Picking up the thread I began last month about the book Peace Is Every Step —
Even those who profess themselves to be peacemakers often cannot resist the trumpet call to arms. The author, Thich Nhat Hanh, relates a story from his days as a peace activist during the Vietnam War. During a talk he gave in the United States in 1966, a young man stood up and told Hanh to go home. “The best thing you can do is go back to your country and defeat the American aggressors! You shouldn’t be here. There is absolutely no use to your being here!”
The young American and his fellow activists wanted peace, Hanh says, but “the kind of peace they wanted was the defeat of one side in order to satisfy their anger.” Frustrated with the lack of progress toward a ceasefire, some activists had even begun calling for the defeat of their own country. Though they said they worked for peace, what they were really doing, Hanh says, was taking the attitude of violence that had brought war into Vietnam and unleashing it upon their own countrymen and women. “We Vietnamese who were suffering under the bombs had to be more realistic,” Hanh writes. “We wanted peace. We did not care about anyone’s victory or defeat.”
Lasting peace does not emerge from any kind of partisanship that denies the opponent’s humanity. The work of ending war cannot begin with a heart full of hate; it requires not just a worthy end, but also worthy means. To practice nonviolence, we must first become nonviolence, Hanh points out. “Because without being peace, we cannot do anything for peace. If we cannot smile, we cannot help other people smile. If we are not peaceful, then we cannot contribute to the peace movement.”
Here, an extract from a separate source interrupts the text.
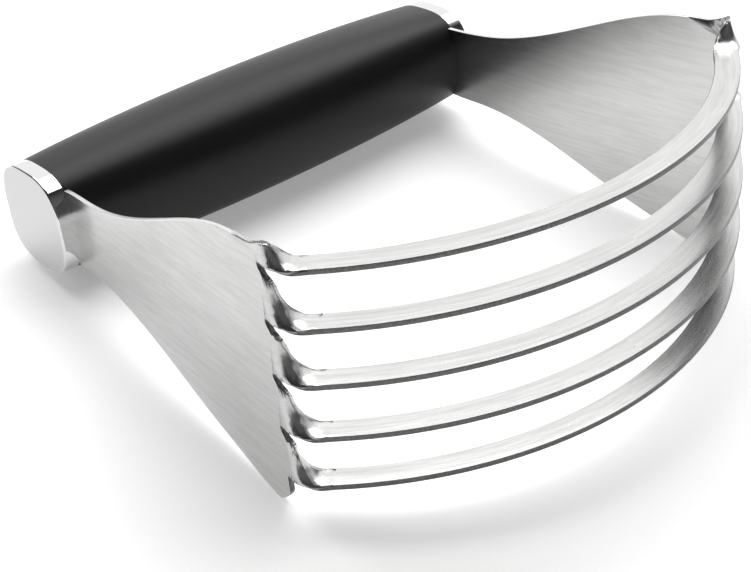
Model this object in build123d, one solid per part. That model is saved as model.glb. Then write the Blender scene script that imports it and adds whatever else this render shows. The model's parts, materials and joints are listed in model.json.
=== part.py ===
"""Pastry blender: one stamped five-tine blade held on a soft barrel grip by two metal end caps.

The parts are drawn in a tool frame: X runs along the handle through its centre, the tines hang
towards -Y, and Z is the direction in which the five tines are stacked.  The finished tool is
then laid on its side, so that the barrel of the grip and the lower corner of each cheek stand on Z = 0.
"""
from build123d import *
import math
import os

# ---- Handle -----------------------------------------------------------------------------------
SEAT_X = 55.3            # handle centre to the plane where each cap meets the grip
END_HALF_Y = 12.0        # half depth of the oval handle at its ends
END_HALF_Z = 11.6        # half width of the oval handle at its ends
MID_HALF_Y = 15.0        # half depth of the barrel at mid length
MID_HALF_Z = 14.0        # half width of the barrel at mid length
MID_POWER = 2.36         # 2 is an ellipse, more is squarer
END_POWER = 2.9          # the oval is squarer at its ends
OVAL_POINTS = 16         # points that the oval is drawn through
BARREL_STATIONS = 5      # cross-sections along the grip
GRIP_WALL = 2.4          # soft layer over the rigid core

# ---- End caps ---------------------------------------------------------------------------------
CAP_T = 3.8              # cap thickness along the handle
CAP_WALL = 0.8           # drawn steel of the cap
CAP_RIM = 0.45           # rounded rim of the outer face
WELL_R = 4.4             # well in the carrier that clears the screw head
PEG_R = 1.4              # carrier pegs that lock into the core
PEG_LENGTH = 5.0
PEG_Y = 5.4              # pegs sit behind the tang, towards the palm
PEG_Z = 4.4
SOCKET_GAP = 0.05        # radial gap round each peg
SOCKET_DEPTH = 5.4

# ---- Fixings ----------------------------------------------------------------------------------
SCREW_Y = -3.4           # the screw passes the tang a little below the handle centre
SCREW_R = 1.3
SCREW_LENGTH = 14.0
SCREW_HEAD_R = 2.8
SCREW_HEAD_H = 1.6
DRIVE_W = 0.8            # straight drive slot in the head
DRIVE_DEPTH = 0.7
WASHER_R = 3.4
WASHER_T = 0.6
TANG_HOLE_R = 1.45
PILOT_DEPTH = 16.0

# ---- Blade ------------------------------------------------------------------------------------
SHEET_T = 1.12           # stainless sheet
TANG_BACK_Y = 2.2        # rounded back end of the tang, inside the handle
TANG_BACK_R = 5.0        # corner radius there
BEND_Y = -13.5           # each cheek starts to lean outwards here
BEND_R = 30.0
ROOT_X = 60.1            # outer face of the cheek where the tines start
ROOT_Y = -87.2           # end of the flat cheek
# upper edge of a cheek, from the tang to the first tine: (Y, Z)
CHEEK_EDGE = [(-11.8, 8.8), (-23.8, 9.5), (-35.8, 12.1), (-47.8, 16.3),
              (-59.8, 21.0), (-73.8, 25.1), (-82.5, 25.9)]
TANG_HALF_Z = 8.4
CORNER_RISE_Y = -85.2    # the top edge rises to the first tine here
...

In a world where every action, however small, has consequences, what the individual does matters. And so the choices she makes — to favor war or peace in her dealings with other people — has much to say about the choices her country makes in its dealings with other countries. “The roots of war are in the way we live our daily lives — the way we develop our industries, build up our society, and consume goods,” Hanh writes. “We have to look deeply into the situation, and we will see the roots of war. We cannot just blame one side or the other. We have to transcend the tendency to take sides.”
Yet many of us are under the illusion that we have no say over matters of politics and war. We insist that the country’s top politicians and generals and intellectuals have all the power, and what say or do has no effect on the course of events. Hanh disagrees. “You may think that if you were to enter government and obtain power, you would be able to do anything you wanted, but that is not true,” he writes. “If you became President, you would be confronted by this hard fact — you would probably do almost exactly the same thing as our current President, perhaps a little better, perhaps a little worse.”
It is difficult to accept this — especially if you’re not a fan of your country’s current head of state. But the Russian writer Leo Tolstoy made a similar point in his novel War and Peace. We believe great leaders to be all-powerful, but we forget that their decisions are never made in isolation, but rather a refraction of the influence of many factors, including the actions of those they supposedly command. “The life of the nations is not contained in the lives of a few men,” Tolstoy wrote. Yet most of us live our lives under this delusion of impotence.
According to Hanh, the simple act of looking deeply into our reality and changing ourselves — a practice he calls meditation, though it is not limited by religion or belief — can bring our world closer to the peace we seek. “If we are aware of our lifestyle, our way of consuming, of looking at things,” Hanh writes, “we will know how to make peace right in the moment we are alive.”